D’ailleurs, peut-être un être humain bien réel viendra-t-il d’abord nous présenter sur le sous-forum "entreprendre" son projet de créer des "shill bots" à visée marketing ? Il recevra forcément les félicitations du public ! Quelle belle initiative entrepreneuriale, dans le secteur extrêmement porteur du webmarketing ! Il y a tellement d’endroits où les shills seraient utiles : les réseaux sociaux, les blogs, les forums de discussion, les espaces de commentaires en bas des articles de presse… et tant qu’à faire, la presse elle-même ; d’ores et déjà, des articles sont écrits en mode semi-automatique ; bientôt les articles générés automatiquement. Générer à l’envie de l’écrit, mais aussi de l’audio et de la video. Le youtubeur virtuel, quel potentiel !
Le besoin est énorme, mais ce qui limite encore l’utilisation des shills, c’est le coût de la main d’oeuvre, et puis l’habileté nécessaire. Mais dès lors qu’on peut l’automatiser, dès lors que cela ne nécessitera plus qu’un investissement logiciel et payer ensuite un peu de bande passante, les possibilités sont infinies ! On pourra remplir l’internet de commentaires et d’articles fabriqués automatiquement et payés par l’entreprise ainsi promue. Objectif évident : ne plus être capable de distinguer la discussion normale de la promotion commerciale.

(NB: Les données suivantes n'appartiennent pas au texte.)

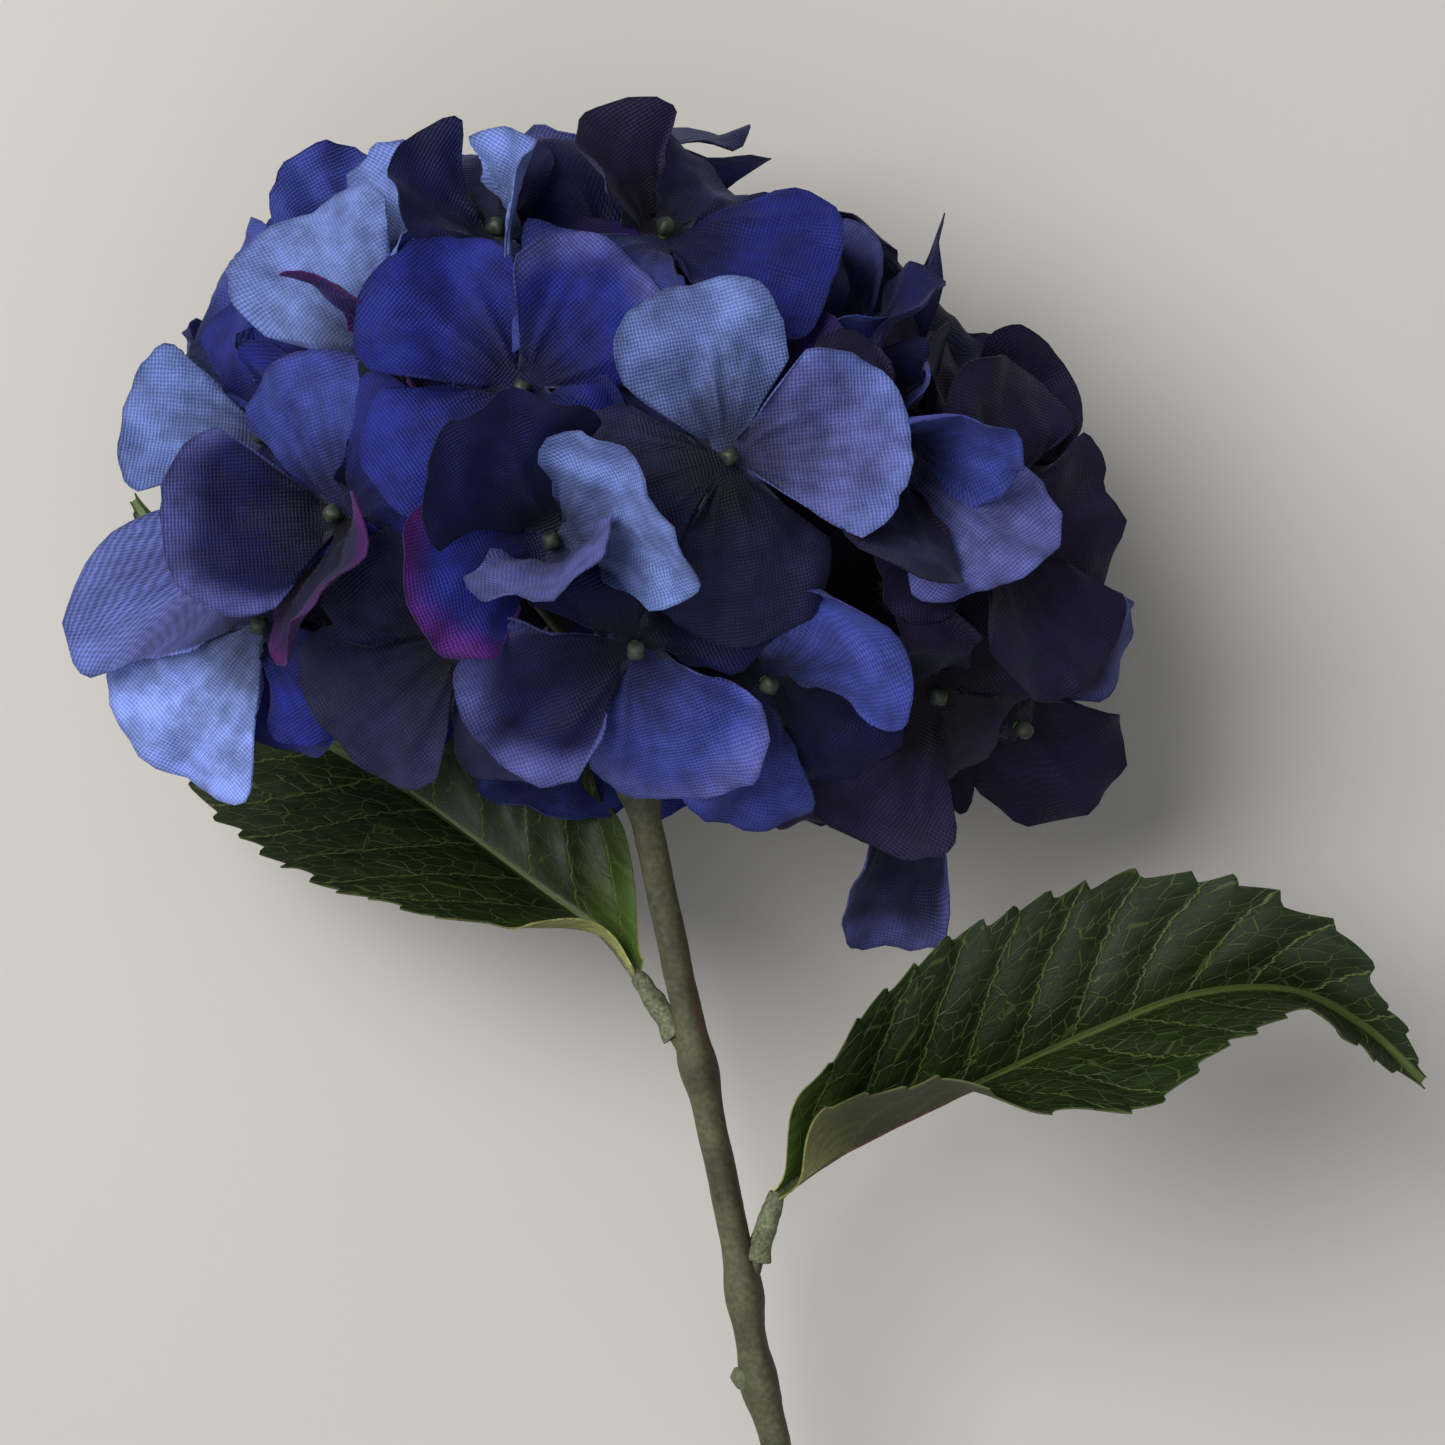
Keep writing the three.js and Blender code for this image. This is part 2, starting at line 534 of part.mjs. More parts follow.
function sprayStart(spray) {
  if (spray === SPRAY_COUNT) return RIM.clone();
  const angle = rad(spray * SPRAY_ANGLE);
  return RIM.clone()
    .addScaledVector(socketFront, STALK_RING * Math.cos(angle))
    .addScaledVector(socketSide, STALK_RING * Math.sin(angle));
}

function sprayFork(spray) {
  if (spray === SPRAY_COUNT) return inHead([0, 0.25, 0]);
  const angle = rad(spray * SPRAY_ANGLE);
  return inHead([FORK_SHARE * Math.sin(angle), -0.1, FORK_SHARE * Math.cos(angle)]);
}

const STALK_STEPS = 6;
const STALK_SIDES = 6;
const KNOB_RADIUS = 1.5;        // where a spray forks
const KNOB_HALF = 1.4;
const PEDICEL_SIDES = 4;
const PEDICEL_BEND = 0.7;       // the pedicel turns to its floret at this share of its length
const STEP_HEIGHT = 0.05;       // the steep step from calyx or bead to the neck between them
const BEAD_FOOT = 0.6;          // the bead's radius at its foot and top, in bead radii
const BEAD_TOP = 0.5;

// A pedicel with its calyx, the neck that passes through the floret, and the bead on top.
function pedicel(floret, fork, spare) {
  const onAxis = (height) => floret.centre.clone().addScaledVector(floret.normal, height);
  const under = CLOTH / 2 + SEAT;
  const calyxFoot = -under - CALYX_LENGTH;
  const beadTop = under + BEAD_RADIUS * 2;
  const path = new THREE.CurvePath();
  path.add(smoothCurve([fork, onAxis(calyxFoot - 2 * CALYX_LENGTH), onAxis(calyxFoot)]));
  path.add(straight(onAxis(calyxFoot), onAxis(beadTop)));
  const bent = path.curves[0].getLength();
  const whole = path.getLength();
  const shareAt = (height) => (bent + height - calyxFoot) / whole;
  const shares = [0, (PEDICEL_BEND * bent) / whole, shareAt(calyxFoot), shareAt(-under + spare),
    shareAt(STEP_HEIGHT - under + spare), shareAt(under - STEP_HEIGHT - spare), shareAt(under - spare),
    shareAt(under + BEAD_RADIUS), 1];
  const radii = [PEDICEL_RADIUS, PEDICEL_RADIUS, PEDICEL_RADIUS, CALYX_RADIUS,
    PEDICEL_RADIUS, PEDICEL_RADIUS, BEAD_RADIUS * BEAD_FOOT, BEAD_RADIUS, BEAD_RADIUS * BEAD_TOP];
  return bar(path, radii.map((radius) => radius + spare), shares, PEDICEL_SIDES);
}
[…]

Quelle réussite entrepreneuriale ! Quelle magnifique perspective de croissance économique infinie et de bénéfices à deux chiffres ! Bravo ! Quel plaisir de se faire duper et manipuler par un entrepreneur aussi ingénieux et avisé ! Par contre, dépêchez-vous de le faire, car les géants de l’internet travaillent sur le même projet, pas sûr du tout que ce soit un petit entrepreneur méritant qui y arrive le premier !
C’était le quart d’heure "apprendre en s’amusant".